Si sapeva che gli alleati si stavano avvicinando. Anche nei notiziari della radio germanica venivano nominate città che non erano molto distanti da noi. Che cosa sarebbe successo? Il comando ci informò che sarebbe iniziata l’evacuazione del campo. I primi giorni del mese di aprile del 1945 iniziarono le chiamate per l’evacuazione. Si sentivano spari e raffiche per uccidere o intimidire chi si ribellava. La nostra baracca non fu chiamata. Ormai si udivano i colpi dei cannoni degli americani e si vedevano piccoli aerei di ricognizione con il contrassegno dell’aviazione USA: Gli alleati dovevano essere a pochi chilometri. Le SS erano ormai pochissime e timorose. Probabilmente la maggior parte erano state chiamate al fronte. Il crematorio non fumava più; i morti venivano portati vicino al crematorio e ammassati in grandi cataste. Intorno all’undici aprile vedemmo alcuni internati con i fucili in mano. Poche ore dopo arrivò una jeep con due americani a bordo. Eravamo liberi!
Passarono non pochi giorni prima di avere il permesso di uscire dal campo. Si temevano contagi: tra i prigionieri la tubercolosi era molto diffusa. Con mio fratello partimmo a metà giugno e arrivati a Monaco incontrammo una signora conosciuta a Fossoli, che ci disse che il resto della nostra famiglia era stato selezionato per la camera a gas appena arrivato ad Auschwitz.
Con vari mezzi e con molte difficoltà tornammo a Genova.

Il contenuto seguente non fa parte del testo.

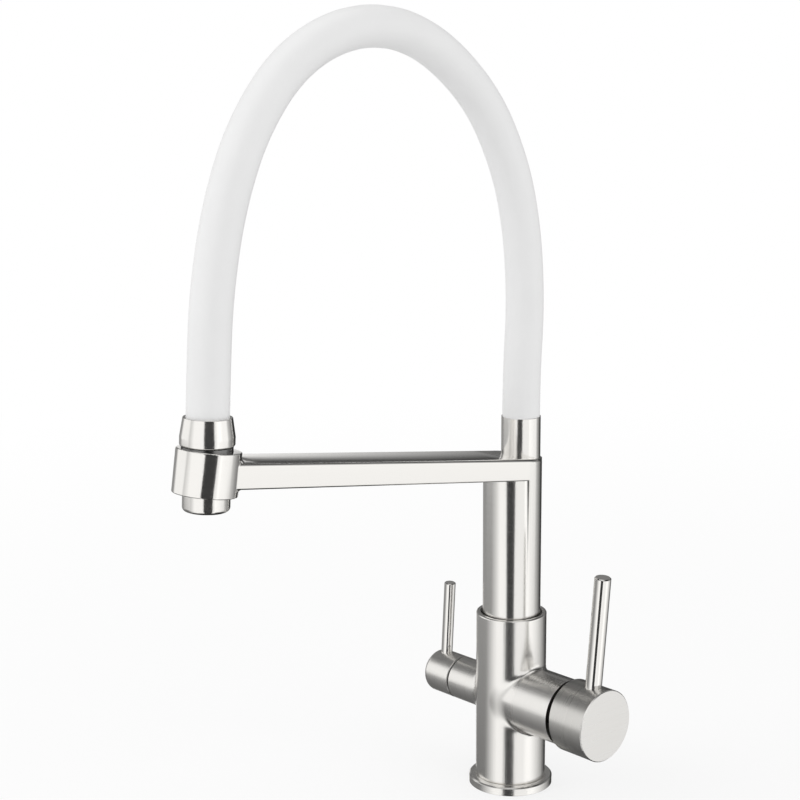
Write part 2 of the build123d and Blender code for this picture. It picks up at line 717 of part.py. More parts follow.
def make_cartridge():
    housing = ring_x(cartridge_radius, cartridge_bore, cartridge_start, cartridge_end, handle_height)
    housing += bar_x(cartridge_radius, cartridge_start, disc_floor, handle_height)
    housing += ring_x(cartridge_radius, cartridge_lip_bore, lip_inside, cartridge_end, handle_height)
    fixed = bar_x(disc_radius, disc_floor, disc_floor + disc_thickness, handle_height)
    seals = []
    for y, z in port_places():
        drill = bar_x(channel_radius, cartridge_start - overrun, disc_floor + disc_thickness + overrun,
                      handle_height + z, y)
        housing -= drill
        fixed -= drill
        seal = bar_x(channel_radius + port_seal_wall, cartridge_start - port_seal_height,
                     cartridge_start, handle_height + z, y)
        seals.append(seal - drill)
    save("cartridge_housing", housing)
    save("fixed_disc", fixed)
    save("cartridge_port_seals", Compound(children=seals))

    nut_end = cartridge_end + nut_thickness
    nut = ring_x(cavity_radius - seat, carrier_neck_radius + nut_play, cartridge_end, nut_end,
                 handle_height)
    notch = Pos(0, cavity_radius, 0) * Box(2 * nut_notch_depth, 4 * nut_notch_depth, nut_notch_width)
    for k in range(nut_notches):
        nut -= Pos(nut_end, 0, handle_height) * Rot(360 * k / nut_notches, 0, 0) * notch
    save("cartridge_nut", nut)

    # The carrier turns with the handle, and the pin in it lets the stem tilt
    low = disc_top + body_gap / 2
    carrier = bar_x(cartridge_bore - running, low, lip_inside - slip, handle_height)
    carrier += bar_x(carrier_neck_radius, low, carrier_end, handle_height)
    half = stem_half_width + running
    carrier -= block((low - overrun, carrier_end + overrun), (-half, half),
                     (handle_height - carrier_slot_half_height, handle_height + carrier_slot_half_height))
    pin_place = Pos(pivot_x, 0, handle_height) * Rot(90, 0, 0)
    carrier -= pin_place * Cylinder(pin_radius + seat, 2 * cartridge_bore)
    save("lever_carrier", carrier)
    save("pivot_pin", pin_place * Cylinder(pin_radius, 2 * (cartridge_bore - pin_end_gap)))

    # The moving disc slides under the stem's tongue
    moving = bar_x(moving_disc_radius, disc_floor + disc_thickness + slip, disc_top, handle_height)
    pocket = stem_tongue_half_width + tongue_play
    moving -= block((disc_top - disc_pocket_depth, disc_top + overrun), (-pocket, pocket),
                    (handle_height - pocket, handle_height + pocket))
    save("moving_disc", moving)


# Mixer handle: the stem, the knob with its relieved rear edge, the lever and its screw
def make_mixer_handle():
    stem_start = disc_top + stem_disc_gap
    stem = block((stem_start, stem_end), (-stem_half_width, stem_half_width),
                 (handle_height - stem_half_width, handle_height + stem_half_width))
    tongue = stem_tongue_half_width
    stem += block((stem_start - stem_tongue_length, stem_start + overrun), (-tongue, tongue),
                  (handle_height - tongue, handle_height + tongue))
    stem -= Pos(pivot_x, 0, handle_height) * Rot(90, 0, 0) * Cylinder(
        pin_radius + running, 4 * stem_half_width)
    save("cartridge_stem", stem)

    knob = bar_x(knob_radius, knob_start, knob_end, handle_height)
    knob = chamfer(knob.edges().group_by(Axis.X)[-1], knob_edge_chamfer)
    # The split widens downwards, which leaves room when the knob tips
    relief_angle = degrees(atan(knob_relief / (2 * knob_radius)))
    knob -= (Pos(knob_start, 0, handle_height + knob_radius) * Rot(0, -relief_angle, 0)
             * Pos(-knob_radius, 0, 0) * Box(2 * knob_radius, 4 * knob_radius, 6 * knob_radius))
    knob = chamfer(knob.edges().group_by(Axis.X)[0], knob_rear_chamfer)
    knob -= bar_x(knob_bore, knob_start - overrun, knob_solid, handle_height)
    half = stem_half_width + seat
    knob -= block((knob_solid - overrun, stem_end + stem_end_gap), (-half, half),
                  (handle_height - half, handle_height + half))
    lever_place = Pos(lever_axis_x, 0, handle_height) * Rot(0, lever_lean, 0)
    knob -= lever_place * rod(lever_radius + seat, lever_seat_radius, 2 * knob_radius)
    knob -= lever_place * rod(lever_spigot_radius + seat, lever_spigot_end - stem_end_gap,
                              lever_seat_radius + overrun)
    screw_x = knob_solid + knob_screw_inset
    knob -= rod(screw_radius, handle_height - 2 * knob_radius, handle_height - stem_half_width, screw_x)
    save("mixer_knob", knob)

    lever = rod(lever_radius, lever_seat_radius, lever_length)
    lever = chamfer(lever.edges().group_by(Axis.Z)[-1], lever_top_chamfer)
    lever += rod(lever_spigot_radius, lever_spigot_end, lever_seat_radius + overrun)
    save("mixer_lever", lever_place * lever)

    tip = handle_height - stem_half_width
    screw = rod(screw_radius - seat, tip - screw_length, tip, screw_x)
    socket = Pos(screw_x, 0, tip - screw_length) * extrude(
        RegularPolygon(screw_hex_radius, 6), amount=screw_hex_depth, both=True)
    save("mixer_knob_screw", screw - socket)


# Filter valve: a quarter-turn ceramic headpart in the smaller branch, with its handle
def make_filter():
    low = filter_floor + filter_seal_height
    end = low + headpart_length
    disc_step = low + filter_disc_thickness
    disc_end = disc_step + filter_disc_thickness
    shoulder = disc_end + spindle_collar
    outer = filter_cavity_radius - seat
    save("filter_valve_seal", ring_x(outer, headpart_bore - body_gap, -filter_floor, -low,
                                     filter_height))
    headpart = ring_x(outer, headpart_bore, -low, -end, filter_height)
    headpart += ring_x(outer, spindle_radius + running, -shoulder, -end, filter_height)
    save("filter_headpart", headpart)

    fixed = bar_x(headpart_bore - seat, -low, -disc_step, filter_height)
    moving = bar_x(headpart_bore - running, -disc_step - slip, -disc_end, filter_height)
    for z in (-filter_port_offset, filter_port_offset):
        fixed -= bar_x(filter_port_radius, -low + overrun, -disc_step - overrun, filter_height + z)
    moving -= block((-disc_end - overrun, -disc_step + overrun), (0, headpart_bore),
                    (filter_height - filter_port_radius, filter_height + filter_port_radius))
    save("filter_fixed_disc", fixed)
    save("filter_moving_disc", moving)
    save("gland_nut", ring_x(outer, spindle_radius + gland_play, -end, -end - gland_thickness,
                             filter_height))

    spindle = bar_x(headpart_bore - running, -disc_end, -shoulder + slip, filter_height)
    spindle += bar_x(spindle_radius, -disc_end, -spindle_end, filter_height)
    flat = block((-spindle_end - overrun, -filter_knob_floor - overrun),
                 (-filter_radius, filter_radius),
                 (filter_height + spindle_flat, filter_height + filter_radius))
    save("filter_spindle", spindle - flat)

    knob = bar_x(filter_radius, -filter_knob_start, -filter_knob_end, filter_height)
    knob = fillet(knob.edges().group_by(Axis.X)[0], filter_knob_fillet)
    knob = chamfer(knob.edges().group_by(Axis.X)[-1], filter_knob_rear_chamfer)
    knob -= bar_x(filter_radius - filter_knob_wall, -filter_knob_start + overrun, -filter_knob_floor,
                  filter_height)
    bore_end = spindle_end + stem_end_gap
    bore = bar_x(spindle_radius + seat, -filter_knob_floor + overrun, -bore_end, filter_height)
    bore -= block((-bore_end - overrun, -filter_knob_floor - overrun - seat),
                  (-filter_radius, filter_radius),
                  (filter_height + spindle_flat + seat, filter_height + filter_radius))
    knob -= bore
    place = Pos(-filter_lever_axis_x, 0, filter_height) * Rot(0, filter_lever_lean, 0)
    knob -= place * rod(filter_lever_radius + seat, filter_lever_seat_radius, 2 * filter_radius)
    knob -= place * rod(filter_lever_spigot_radius + seat, filter_lever_spigot_end - body_gap,
                        filter_lever_seat_radius + overrun)
    screw_x = -filter_knob_floor - filter_screw_setback
    knob -= rod(filter_screw_radius, filter_height - 2 * filter_radius,
                filter_height - spindle_radius + overrun, screw_x)
    save("filter_knob", knob)

    lever = rod(filter_lever_radius, filter_lever_seat_radius, filter_lever_length)
    lever = chamfer(lever.edges().group_by(Axis.Z)[-1], filter_lever_top_chamfer)
    lever += rod(filter_lever_spigot_radius, filter_lever_spigot_end, filter_lever_seat_radius + overrun)
    save("filter_lever", place * lever)

    tip = filter_height - spindle_radius - seat
    screw = rod(filter_screw_radius - seat, tip - screw_length, tip, screw_x)
    socket = Pos(screw_x, 0, tip - screw_length) * extrude(
        RegularPolygon(filter_screw_hex_radius, 6), amount=filter_screw_hex_depth, both=True)
    save("filter_knob_screw", screw - socket)


make_base()
make_body()
make_bearings()
make_spout()
make_riser()
make_hoses()
make_ferrule()
make_head()
make_cartridge()
make_mixer_handle()
make_filter()
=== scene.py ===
import bpy
import bmesh
import math
from mathutils import Matrix, Vector


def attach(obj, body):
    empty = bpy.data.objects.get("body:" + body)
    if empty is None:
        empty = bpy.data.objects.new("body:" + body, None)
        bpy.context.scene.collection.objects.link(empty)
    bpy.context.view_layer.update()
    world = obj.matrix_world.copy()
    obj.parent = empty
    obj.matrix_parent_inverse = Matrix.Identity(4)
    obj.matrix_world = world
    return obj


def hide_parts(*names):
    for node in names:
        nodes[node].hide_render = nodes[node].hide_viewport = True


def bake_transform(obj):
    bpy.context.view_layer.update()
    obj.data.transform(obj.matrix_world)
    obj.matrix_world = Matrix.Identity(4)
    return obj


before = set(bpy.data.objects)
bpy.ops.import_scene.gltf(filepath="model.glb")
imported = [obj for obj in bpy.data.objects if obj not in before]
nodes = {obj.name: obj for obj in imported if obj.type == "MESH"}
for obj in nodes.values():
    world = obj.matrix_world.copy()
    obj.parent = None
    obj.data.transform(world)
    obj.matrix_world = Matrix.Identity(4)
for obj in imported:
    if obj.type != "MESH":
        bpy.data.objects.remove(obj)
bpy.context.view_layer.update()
scene = bpy.context.scene
scene.view_settings.view_transform = "Standard"

# Camera
# The tap is seen from the right of its front, a little above the arm, with a long lens.
# Its place comes from the measured edges of the photograph.
camera_place = Vector((0.71101, -0.72789, 0.44174))
camera_target = Vector((-0.04388, -0.04878, 0.23526))
camera_roll = math.radians(-0.321)
camera = bpy.data.objects.new("camera", bpy.data.cameras.new("camera"))
scene.collection.objects.link(camera)
camera.data.lens = 80.31
camera.data.sensor_width = 36.0
camera.data.clip_start = 0.05
camera.data.clip_end = 50.0
camera.location = camera_place
facing = (camera_target - camera_place).to_track_quat("-Z", "Y")
camera.rotation_mode = "QUATERNION"
camera.rotation_quaternion = facing @ Matrix.Rotation(camera_roll, 3, "Z").to_quaternion()
scene.camera = camera


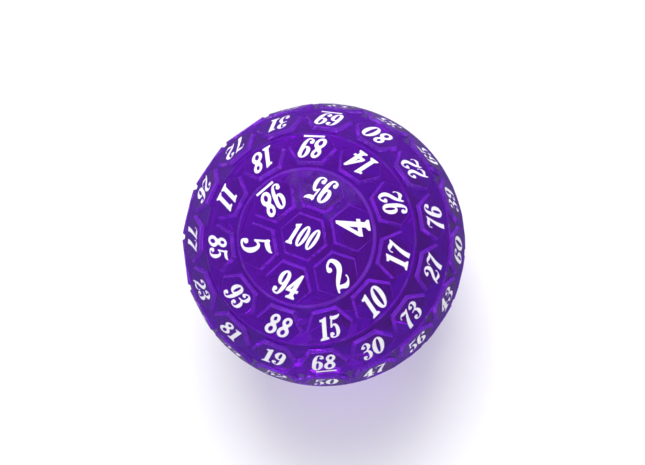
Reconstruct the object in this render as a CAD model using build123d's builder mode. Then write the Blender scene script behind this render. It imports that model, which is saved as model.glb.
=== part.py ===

Tutti dicevano che ero molto bravo perché avevo ripreso a studiare senza perdere tempo e sembravo bene integrato. Soltanto parecchi anni dopo mi sono reso conto di avere vissuto un lungo periodo da disadattato. Forse lo sono ancora.
Chiara Bricarelli
(Intervista a Gilberto Salmoni)
Testo adattato da: Chiara Bricarelli (a cura di), Una gioventù offesa, Firenze, Giuntina, 1995.